Generalized interpolation-supplemented cascaded lattice Boltzmann method for noise radiated from a circular cylinder

Flow past a stationary or vibrating body usually leads to intense noise radiation. In order to study this problem via direct simulations, a cascaded lattice Boltzmann method (CLBM) is developed in the moving frame of reference, and implemented in a body-fitted grid using the generalized interpolation-supplemented particle streaming. A far-field perfectly matched layer is also incorporated so as to avoid sound reflection. The proposed generalized interpolation-supplemented cascaded lattice Boltzmann method (GICLBM) is then validated through numerical experiments concerning fixed and forced oscillating circular cylinders, in terms of forces exerting on the cylinder, wall stress, near-field flow dynamics, and far-field sound radiation. Very good consistency is observed for all quantities discussed therein with previous benchmark tests.

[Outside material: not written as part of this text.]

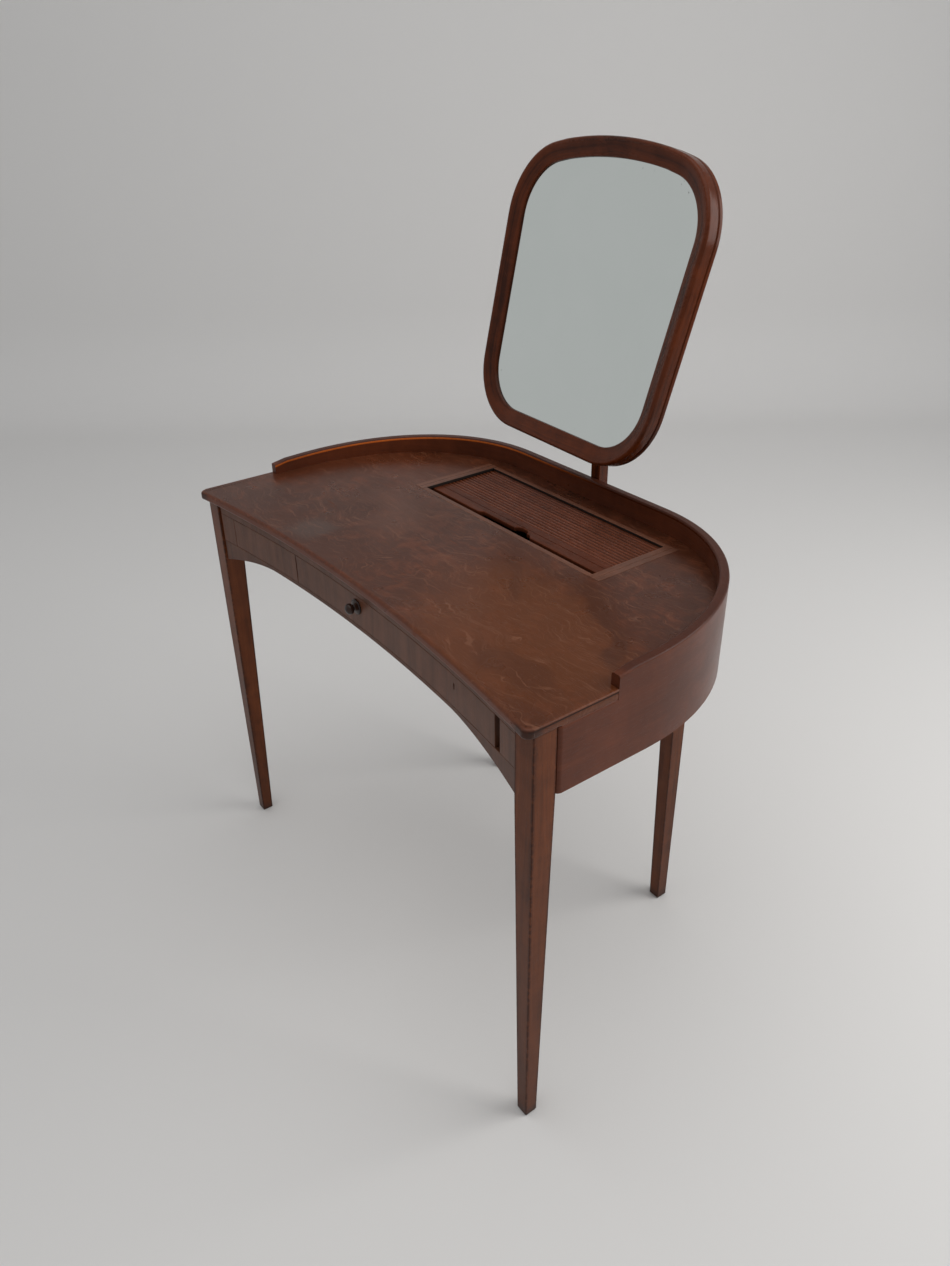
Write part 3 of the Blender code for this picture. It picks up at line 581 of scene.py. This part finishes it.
def grain_along(path, matched=False):
    """Grain that follows a path in the first two coordinates; matched mirrors it about the path's start."""
    dist = [0.0]
    for a, b in zip(path, path[1:]):
        dist.append(dist[-1] + math.hypot(b[0] - a[0], b[1] - a[1]))

    def find(p):
        best = (9.0, 0.0, 0.0)
        for i, (a, b) in enumerate(zip(path, path[1:])):
            ux, uy = b[0] - a[0], b[1] - a[1]
            size = dist[i + 1] - dist[i]
            f = max(0.0, min(1.0, ((p.x - a[0]) * ux + (p.y - a[1]) * uy) / (size * size)))
            dx, dy = p.x - a[0] - f * ux, p.y - a[1] - f * uy
            away = dx * dx + dy * dy
            if away < best[0]:
                best = (away, dist[i] + f * size, (dx * uy - dy * ux) / size)
        s = min(best[1], dist[-1] - best[1]) if matched else best[1]
        return (s, best[2], p.z)
    return find


def smooth(mesh):
    for face in mesh.polygons:
        face.use_smooth = True
    mesh.set_sharp_from_angle(angle=math.radians(38))


def cut(obj, bm):
    """Takes the shape in bm, given in table coordinates, out of obj."""
    bmesh.ops.translate(bm, verts=bm.verts, vec=(0, Y0, 0))
    mesh = bpy.data.meshes.new("cutter")
    bm.to_mesh(mesh)
    bm.free()
    tool = bpy.data.objects.new("cutter", mesh)
    bpy.context.collection.objects.link(tool)
    mod = obj.modifiers.new("cut", "BOOLEAN")
    mod.operation, mod.solver, mod.object = "DIFFERENCE", "EXACT", tool
    bpy.context.view_layer.update()
    done = bpy.data.meshes.new_from_object(obj.evaluated_get(bpy.context.evaluated_depsgraph_get()))
    obj.modifiers.clear()
    obj.data = done
    bpy.data.objects.remove(tool, do_unlink=True)


def piece(node, bm, mat, grain=grain_x, body="table", place=None, cuts=(), second=None):
    """Turns bm into the shown piece for a model node.

    place goes from local to table coordinates, cuts are shapes to take out, and second is a
    material for the faces that its test, on a face's middle and normal, picks.
    """
    if place is not None:
        bmesh.ops.transform(bm, matrix=place, verts=bm.verts)
    bmesh.ops.translate(bm, verts=bm.verts, vec=(0, Y0, 0))
    mesh = bpy.data.meshes.new(node + "_look")
    bm.to_mesh(mesh)
    bm.free()
    obj = bpy.data.objects.new(node + "_look", mesh)
    bpy.context.collection.objects.link(obj)
    for shape in cuts:
        cut(obj, shape)
    mesh = obj.data
    back = (place.inverted() if place is not None else Matrix()) @ Matrix.Translation((0, -Y0, 0))
    shift = Vector((0.377, 0.113, 0.229)) * (len(bpy.data.meshes) % 23)
    field = mesh.attributes.new("grain", "FLOAT_VECTOR", "POINT")
    field.data.foreach_set("vector", [c for v in mesh.vertices for c in Vector(grain(back @ v.co)) + shift])
    mesh.materials.clear()
    mesh.materials.append(MAT[mat])
    if second:
        mesh.materials.append(MAT[second[0]])
        for face in mesh.polygons:
            face.material_index = 1 if second[1](back @ face.center, face.normal) else 0
    smooth(mesh)
    mod = obj.modifiers.new("normals", "WEIGHTED_NORMAL")
    mod.keep_sharp = True
    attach(obj, body)
    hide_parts(node)
    return obj


# ---- plan curves ----
def front_y(x):
    return SAG * (1 - (x / SKIN_X) ** 2)


def apron_y(x):
    return APRON_SET + front_y(x)


def skin_path(steps=40):
    """Outer face of the side and back band, from the right front end round to the left."""
    right = [(SKIN_X - 0.0030, 0.0502), (SKIN_X - 0.0014, 0.0520)]
    right += [(SKIN_X, y) for y in (0.0555, 0.09, GAL_FRONT_Y - 0.0004, GAL_FRONT_Y, 0.165)]
    for k in range(steps + 1):
        t = math.pi / 2 * k / steps
        right.append((SKIN_X - SKIN_A + SKIN_A * math.cos(t) ** (2 / SKIN_N),
                      SKIN_STRAIGHT + SKIN_B * math.sin(t) ** (2 / SKIN_N)))
    right += [(0.12, SKIN_BACK), (0.08, SKIN_BACK), (0.04, SKIN_BACK)]
    return right + [(-x, y) for x, y in reversed(right)]


def normals(path):
    out = []
    for i in range(len(path)):
        a, b = path[max(i - 1, 0)], path[min(i + 1, len(path) - 1)]
        size = math.hypot(b[0] - a[0], b[1] - a[1])
        out.append(((b[1] - a[1]) / size, (a[0] - b[0]) / size))
    return out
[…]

Furthermore, the noise radiated from a circular cylinder undergoing vortex-induced vibration (VIV) is investigated using the GICLBM, providing interesting results. Firstly, at a mass ratio of m^⁎=2, the flow and vibration dynamics are found to be dependent on the Mach number, and the critical value is found to be approximately Ma=0.1. Secondly, through comparisons with scenarios involving a fixed cylinder and a forced vibrating cylinder, it is noted that the VIV generates significantly more complicated sound sources including monopole and drag dipole. Thirdly, in the lock-in condition, the increase in the reduced velocity only alters the magnitude of the radiated sound pressure but not the directivity. Through this study, a high-fidelity, efficient, and relatively simple framework for fluid-structure-sound interactions is proposed.